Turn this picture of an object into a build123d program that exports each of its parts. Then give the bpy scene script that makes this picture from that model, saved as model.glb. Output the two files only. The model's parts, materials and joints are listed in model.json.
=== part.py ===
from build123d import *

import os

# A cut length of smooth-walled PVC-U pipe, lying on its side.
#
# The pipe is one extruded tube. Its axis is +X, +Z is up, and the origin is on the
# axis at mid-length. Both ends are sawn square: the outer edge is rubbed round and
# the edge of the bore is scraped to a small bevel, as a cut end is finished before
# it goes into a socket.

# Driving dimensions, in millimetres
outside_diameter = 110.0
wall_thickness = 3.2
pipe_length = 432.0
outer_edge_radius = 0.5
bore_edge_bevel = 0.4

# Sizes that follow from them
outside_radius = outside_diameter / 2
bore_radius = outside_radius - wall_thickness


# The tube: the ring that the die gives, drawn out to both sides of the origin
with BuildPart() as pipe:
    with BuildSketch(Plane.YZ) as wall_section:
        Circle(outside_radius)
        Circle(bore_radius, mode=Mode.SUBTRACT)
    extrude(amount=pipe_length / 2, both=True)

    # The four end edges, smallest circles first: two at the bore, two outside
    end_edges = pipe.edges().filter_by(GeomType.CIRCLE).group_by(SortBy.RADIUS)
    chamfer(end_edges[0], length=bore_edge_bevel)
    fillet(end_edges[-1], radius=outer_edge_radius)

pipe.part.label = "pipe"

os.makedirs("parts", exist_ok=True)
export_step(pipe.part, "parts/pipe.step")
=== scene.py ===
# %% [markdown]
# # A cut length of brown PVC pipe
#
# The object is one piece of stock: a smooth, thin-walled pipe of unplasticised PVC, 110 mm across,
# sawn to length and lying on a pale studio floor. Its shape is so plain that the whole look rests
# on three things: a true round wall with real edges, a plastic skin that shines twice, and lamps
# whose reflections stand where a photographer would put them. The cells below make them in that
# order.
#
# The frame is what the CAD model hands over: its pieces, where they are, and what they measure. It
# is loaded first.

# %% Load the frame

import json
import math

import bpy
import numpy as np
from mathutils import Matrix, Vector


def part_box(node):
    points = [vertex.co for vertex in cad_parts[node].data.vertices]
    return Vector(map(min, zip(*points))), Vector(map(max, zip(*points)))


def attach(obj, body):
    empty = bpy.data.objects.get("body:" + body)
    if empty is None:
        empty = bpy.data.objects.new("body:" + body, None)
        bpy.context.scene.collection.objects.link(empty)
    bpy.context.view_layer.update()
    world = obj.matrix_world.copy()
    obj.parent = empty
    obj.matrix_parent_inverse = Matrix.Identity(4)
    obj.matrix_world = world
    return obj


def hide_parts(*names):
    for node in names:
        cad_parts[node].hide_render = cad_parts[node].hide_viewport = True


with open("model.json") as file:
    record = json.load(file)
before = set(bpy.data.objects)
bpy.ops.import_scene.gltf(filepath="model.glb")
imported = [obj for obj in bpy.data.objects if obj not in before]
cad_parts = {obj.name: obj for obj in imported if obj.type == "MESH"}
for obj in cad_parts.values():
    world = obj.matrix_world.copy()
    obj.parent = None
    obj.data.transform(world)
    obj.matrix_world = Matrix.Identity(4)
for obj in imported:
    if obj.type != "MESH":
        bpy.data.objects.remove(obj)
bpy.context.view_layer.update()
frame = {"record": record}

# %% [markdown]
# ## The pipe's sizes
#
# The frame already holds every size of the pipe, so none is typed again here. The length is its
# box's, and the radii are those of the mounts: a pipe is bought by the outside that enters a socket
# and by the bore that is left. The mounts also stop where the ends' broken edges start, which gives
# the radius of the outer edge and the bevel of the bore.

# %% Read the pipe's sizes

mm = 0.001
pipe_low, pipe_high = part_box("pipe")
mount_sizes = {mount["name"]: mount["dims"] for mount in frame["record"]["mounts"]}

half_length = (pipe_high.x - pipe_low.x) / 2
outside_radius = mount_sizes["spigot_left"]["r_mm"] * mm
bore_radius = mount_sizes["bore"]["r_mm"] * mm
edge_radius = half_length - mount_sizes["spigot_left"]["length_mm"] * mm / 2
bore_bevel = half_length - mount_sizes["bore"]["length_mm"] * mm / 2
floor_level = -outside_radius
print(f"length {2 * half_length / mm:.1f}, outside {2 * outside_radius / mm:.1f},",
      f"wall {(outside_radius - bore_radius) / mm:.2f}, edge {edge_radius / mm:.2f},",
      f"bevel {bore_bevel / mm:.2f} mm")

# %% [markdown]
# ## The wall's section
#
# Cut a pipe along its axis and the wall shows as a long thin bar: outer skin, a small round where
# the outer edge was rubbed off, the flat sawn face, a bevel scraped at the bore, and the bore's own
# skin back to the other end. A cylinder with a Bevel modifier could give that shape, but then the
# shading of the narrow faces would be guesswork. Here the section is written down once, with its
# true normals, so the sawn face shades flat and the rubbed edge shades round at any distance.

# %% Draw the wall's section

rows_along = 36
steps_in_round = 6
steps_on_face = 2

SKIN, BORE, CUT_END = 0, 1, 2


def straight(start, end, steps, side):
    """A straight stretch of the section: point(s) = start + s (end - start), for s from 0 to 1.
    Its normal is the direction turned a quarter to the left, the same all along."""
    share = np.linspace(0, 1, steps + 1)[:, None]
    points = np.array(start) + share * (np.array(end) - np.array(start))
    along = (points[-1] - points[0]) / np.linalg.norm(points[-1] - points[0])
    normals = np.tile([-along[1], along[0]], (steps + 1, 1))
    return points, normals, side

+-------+

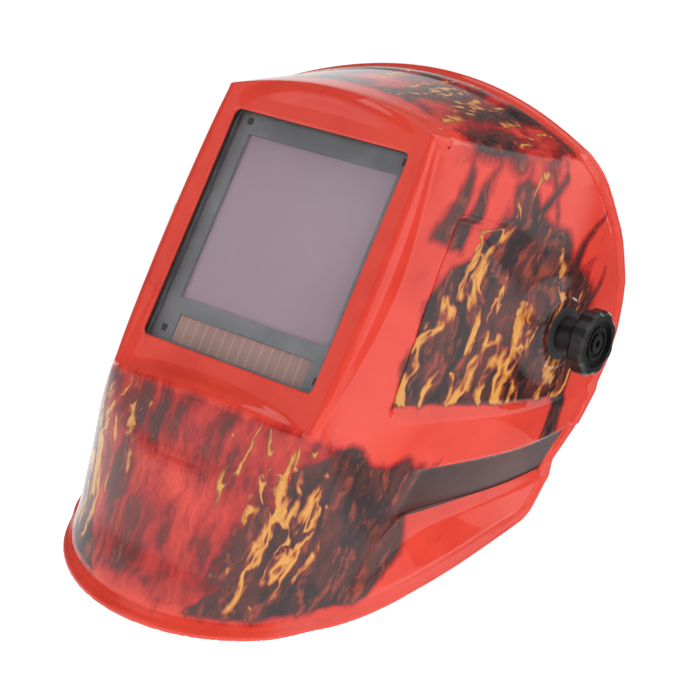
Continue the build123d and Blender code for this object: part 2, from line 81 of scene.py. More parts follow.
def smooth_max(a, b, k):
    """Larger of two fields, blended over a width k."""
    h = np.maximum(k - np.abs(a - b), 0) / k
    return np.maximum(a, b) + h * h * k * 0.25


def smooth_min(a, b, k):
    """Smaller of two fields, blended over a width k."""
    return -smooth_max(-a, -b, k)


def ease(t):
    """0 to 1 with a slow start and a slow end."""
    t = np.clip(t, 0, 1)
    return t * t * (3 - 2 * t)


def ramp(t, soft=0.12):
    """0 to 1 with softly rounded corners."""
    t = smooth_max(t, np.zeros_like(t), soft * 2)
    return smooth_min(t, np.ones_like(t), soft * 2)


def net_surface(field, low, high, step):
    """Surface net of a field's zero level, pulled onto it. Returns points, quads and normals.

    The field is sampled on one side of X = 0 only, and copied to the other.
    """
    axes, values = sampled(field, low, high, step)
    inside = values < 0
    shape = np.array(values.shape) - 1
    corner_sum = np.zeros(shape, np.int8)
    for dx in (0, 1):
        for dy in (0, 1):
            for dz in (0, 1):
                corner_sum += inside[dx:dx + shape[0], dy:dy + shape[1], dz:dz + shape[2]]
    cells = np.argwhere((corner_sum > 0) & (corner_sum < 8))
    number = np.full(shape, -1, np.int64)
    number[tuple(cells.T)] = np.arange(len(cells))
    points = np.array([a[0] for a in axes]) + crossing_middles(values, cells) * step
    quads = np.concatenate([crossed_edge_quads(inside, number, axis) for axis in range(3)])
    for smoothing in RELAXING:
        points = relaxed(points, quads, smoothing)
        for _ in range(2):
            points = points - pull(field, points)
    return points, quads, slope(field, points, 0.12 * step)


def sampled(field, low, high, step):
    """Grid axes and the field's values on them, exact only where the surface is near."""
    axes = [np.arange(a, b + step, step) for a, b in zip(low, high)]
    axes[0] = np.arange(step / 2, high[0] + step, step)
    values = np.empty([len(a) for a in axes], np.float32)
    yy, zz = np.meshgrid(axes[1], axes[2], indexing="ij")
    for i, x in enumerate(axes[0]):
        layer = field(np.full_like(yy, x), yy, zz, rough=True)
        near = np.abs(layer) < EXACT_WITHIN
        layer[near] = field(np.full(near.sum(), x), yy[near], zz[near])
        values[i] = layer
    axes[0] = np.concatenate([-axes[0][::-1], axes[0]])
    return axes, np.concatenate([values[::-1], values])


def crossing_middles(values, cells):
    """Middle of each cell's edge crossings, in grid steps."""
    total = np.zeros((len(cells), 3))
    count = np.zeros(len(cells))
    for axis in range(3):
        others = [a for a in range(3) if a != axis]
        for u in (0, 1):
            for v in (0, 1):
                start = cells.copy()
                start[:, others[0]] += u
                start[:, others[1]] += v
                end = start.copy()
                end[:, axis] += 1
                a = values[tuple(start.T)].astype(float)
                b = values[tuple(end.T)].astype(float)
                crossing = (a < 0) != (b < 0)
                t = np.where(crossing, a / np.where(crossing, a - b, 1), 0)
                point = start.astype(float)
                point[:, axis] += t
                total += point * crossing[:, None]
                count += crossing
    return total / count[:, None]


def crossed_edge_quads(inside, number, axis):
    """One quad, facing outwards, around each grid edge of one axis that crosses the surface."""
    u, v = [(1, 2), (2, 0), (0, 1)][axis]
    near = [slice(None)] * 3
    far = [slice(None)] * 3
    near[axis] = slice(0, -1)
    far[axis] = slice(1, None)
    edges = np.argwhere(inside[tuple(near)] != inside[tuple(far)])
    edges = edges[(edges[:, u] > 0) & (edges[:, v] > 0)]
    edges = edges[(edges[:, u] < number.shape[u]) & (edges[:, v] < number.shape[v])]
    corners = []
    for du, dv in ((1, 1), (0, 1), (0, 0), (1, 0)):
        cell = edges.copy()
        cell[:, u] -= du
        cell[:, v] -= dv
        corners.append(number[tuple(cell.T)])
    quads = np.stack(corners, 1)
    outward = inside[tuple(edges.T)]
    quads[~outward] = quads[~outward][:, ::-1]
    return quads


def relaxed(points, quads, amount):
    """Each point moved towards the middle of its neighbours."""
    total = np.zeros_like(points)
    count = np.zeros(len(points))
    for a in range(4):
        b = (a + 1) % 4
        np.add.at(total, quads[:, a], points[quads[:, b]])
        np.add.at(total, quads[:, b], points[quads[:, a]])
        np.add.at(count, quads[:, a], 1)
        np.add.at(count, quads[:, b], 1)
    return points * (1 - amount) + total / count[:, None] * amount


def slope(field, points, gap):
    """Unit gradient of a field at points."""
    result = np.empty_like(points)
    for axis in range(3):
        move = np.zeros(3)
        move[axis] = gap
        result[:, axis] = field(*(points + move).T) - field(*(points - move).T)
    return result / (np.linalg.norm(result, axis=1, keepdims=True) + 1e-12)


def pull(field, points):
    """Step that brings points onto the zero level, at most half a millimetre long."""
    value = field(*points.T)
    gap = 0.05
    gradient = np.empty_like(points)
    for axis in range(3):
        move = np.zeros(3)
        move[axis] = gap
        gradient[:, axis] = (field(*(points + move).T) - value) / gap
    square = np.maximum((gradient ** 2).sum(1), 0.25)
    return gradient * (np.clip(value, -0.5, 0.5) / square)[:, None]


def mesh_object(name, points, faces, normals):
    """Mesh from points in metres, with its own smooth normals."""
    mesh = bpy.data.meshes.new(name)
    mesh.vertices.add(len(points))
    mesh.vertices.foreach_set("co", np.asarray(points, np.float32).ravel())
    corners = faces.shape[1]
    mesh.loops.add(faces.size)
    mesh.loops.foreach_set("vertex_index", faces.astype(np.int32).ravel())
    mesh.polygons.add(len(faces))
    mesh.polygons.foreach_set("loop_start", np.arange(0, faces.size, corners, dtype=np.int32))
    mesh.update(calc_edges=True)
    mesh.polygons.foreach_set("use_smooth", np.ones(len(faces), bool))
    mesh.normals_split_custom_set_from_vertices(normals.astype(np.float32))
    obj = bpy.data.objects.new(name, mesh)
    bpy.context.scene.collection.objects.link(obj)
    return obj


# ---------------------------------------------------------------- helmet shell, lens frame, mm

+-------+

### INSTRUCTION
Within the material above, transcribe exactly the lines that run from the line holding "Continue the build123d" through the line holding "return points, quads, slope(field, points, 0.12".

### THE ANSWER
Continue the build123d and Blender code for this object: part 2, from line 81 of scene.py. More parts follow.
def smooth_max(a, b, k):
    """Larger of two fields, blended over a width k."""
    h = np.maximum(k - np.abs(a - b), 0) / k
    return np.maximum(a, b) + h * h * k * 0.25


def smooth_min(a, b, k):
    """Smaller of two fields, blended over a width k."""
    return -smooth_max(-a, -b, k)


def ease(t):
    """0 to 1 with a slow start and a slow end."""
    t = np.clip(t, 0, 1)
    return t * t * (3 - 2 * t)


def ramp(t, soft=0.12):
    """0 to 1 with softly rounded corners."""
    t = smooth_max(t, np.zeros_like(t), soft * 2)
    return smooth_min(t, np.ones_like(t), soft * 2)


def net_surface(field, low, high, step):
    """Surface net of a field's zero level, pulled onto it. Returns points, quads and normals.

    The field is sampled on one side of X = 0 only, and copied to the other.
    """
    axes, values = sampled(field, low, high, step)
    inside = values < 0
    shape = np.array(values.shape) - 1
    corner_sum = np.zeros(shape, np.int8)
    for dx in (0, 1):
        for dy in (0, 1):
            for dz in (0, 1):
                corner_sum += inside[dx:dx + shape[0], dy:dy + shape[1], dz:dz + shape[2]]
    cells = np.argwhere((corner_sum > 0) & (corner_sum < 8))
    number = np.full(shape, -1, np.int64)
    number[tuple(cells.T)] = np.arange(len(cells))
    points = np.array([a[0] for a in axes]) + crossing_middles(values, cells) * step
    quads = np.concatenate([crossed_edge_quads(inside, number, axis) for axis in range(3)])
    for smoothing in RELAXING:
        points = relaxed(points, quads, smoothing)
        for _ in range(2):
            points = points - pull(field, points)
    return points, quads, slope(field, points, 0.12 * step)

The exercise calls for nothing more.